**PROBLEM REQUIREMENTS:** Extract the first line through the line containing "lamp.visible_camera = False" from the listing below, exactly as written.

**SOURCE EXCERPT:**
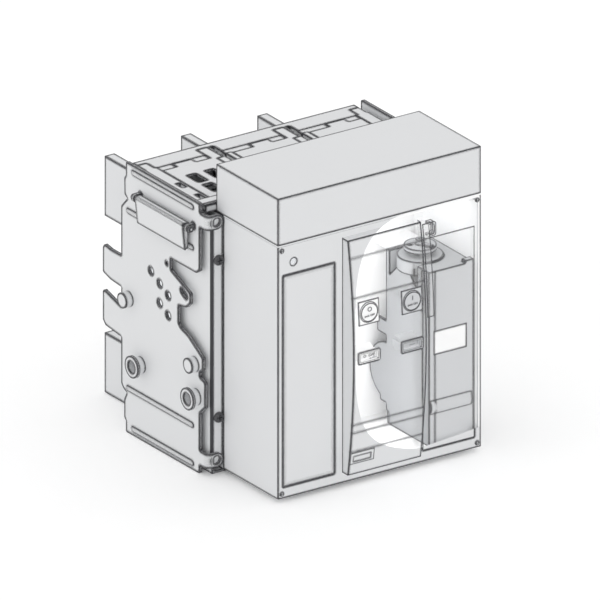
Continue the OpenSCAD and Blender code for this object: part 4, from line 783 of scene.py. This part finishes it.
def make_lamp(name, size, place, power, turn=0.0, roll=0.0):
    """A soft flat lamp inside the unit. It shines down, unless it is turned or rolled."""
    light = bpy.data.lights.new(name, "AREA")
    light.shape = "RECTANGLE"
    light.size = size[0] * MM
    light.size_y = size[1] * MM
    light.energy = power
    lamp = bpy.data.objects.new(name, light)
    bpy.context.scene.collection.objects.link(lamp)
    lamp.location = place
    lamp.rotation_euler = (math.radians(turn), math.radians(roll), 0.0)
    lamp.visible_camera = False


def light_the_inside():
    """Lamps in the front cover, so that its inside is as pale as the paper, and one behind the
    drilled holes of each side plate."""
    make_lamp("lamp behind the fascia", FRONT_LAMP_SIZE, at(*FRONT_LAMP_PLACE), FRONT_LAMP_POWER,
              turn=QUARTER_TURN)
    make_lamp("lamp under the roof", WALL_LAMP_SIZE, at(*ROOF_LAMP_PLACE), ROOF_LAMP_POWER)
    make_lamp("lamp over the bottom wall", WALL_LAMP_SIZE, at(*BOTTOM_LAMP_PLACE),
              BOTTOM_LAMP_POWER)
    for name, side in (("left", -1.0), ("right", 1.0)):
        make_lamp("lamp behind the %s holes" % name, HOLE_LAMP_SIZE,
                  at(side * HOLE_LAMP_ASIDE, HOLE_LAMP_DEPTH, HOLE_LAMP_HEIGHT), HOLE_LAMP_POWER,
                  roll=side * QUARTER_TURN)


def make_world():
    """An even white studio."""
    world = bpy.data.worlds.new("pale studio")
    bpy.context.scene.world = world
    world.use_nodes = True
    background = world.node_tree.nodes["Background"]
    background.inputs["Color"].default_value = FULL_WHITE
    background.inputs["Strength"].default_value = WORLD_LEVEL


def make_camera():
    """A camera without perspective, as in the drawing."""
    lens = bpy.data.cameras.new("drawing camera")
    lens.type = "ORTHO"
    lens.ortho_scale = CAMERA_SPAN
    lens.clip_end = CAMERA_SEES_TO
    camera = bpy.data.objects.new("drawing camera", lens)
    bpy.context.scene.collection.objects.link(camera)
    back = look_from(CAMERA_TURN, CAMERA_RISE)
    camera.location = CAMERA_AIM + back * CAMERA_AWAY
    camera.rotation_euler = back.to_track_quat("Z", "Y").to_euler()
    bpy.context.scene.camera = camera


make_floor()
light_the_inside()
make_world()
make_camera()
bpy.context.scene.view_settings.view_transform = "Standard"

**RESPONSE BELOW:**
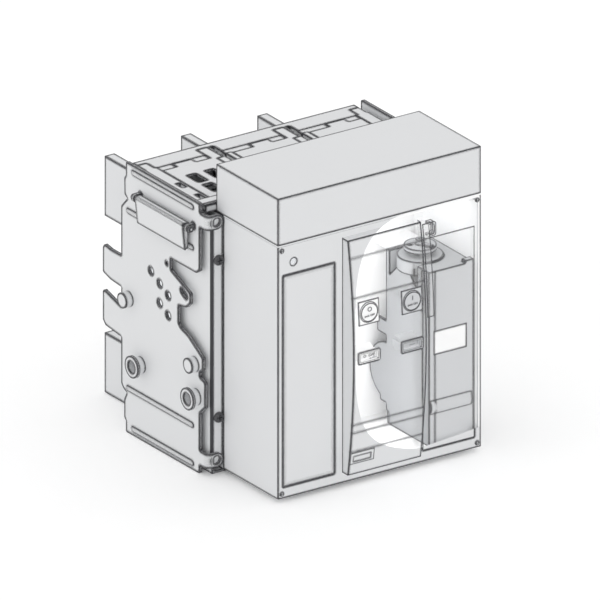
Continue the OpenSCAD and Blender code for this object: part 4, from line 783 of scene.py. This part finishes it.
def make_lamp(name, size, place, power, turn=0.0, roll=0.0):
    """A soft flat lamp inside the unit. It shines down, unless it is turned or rolled."""
    light = bpy.data.lights.new(name, "AREA")
    light.shape = "RECTANGLE"
    light.size = size[0] * MM
    light.size_y = size[1] * MM
    light.energy = power
    lamp = bpy.data.objects.new(name, light)
    bpy.context.scene.collection.objects.link(lamp)
    lamp.location = place
    lamp.rotation_euler = (math.radians(turn), math.radians(roll), 0.0)
    lamp.visible_camera = False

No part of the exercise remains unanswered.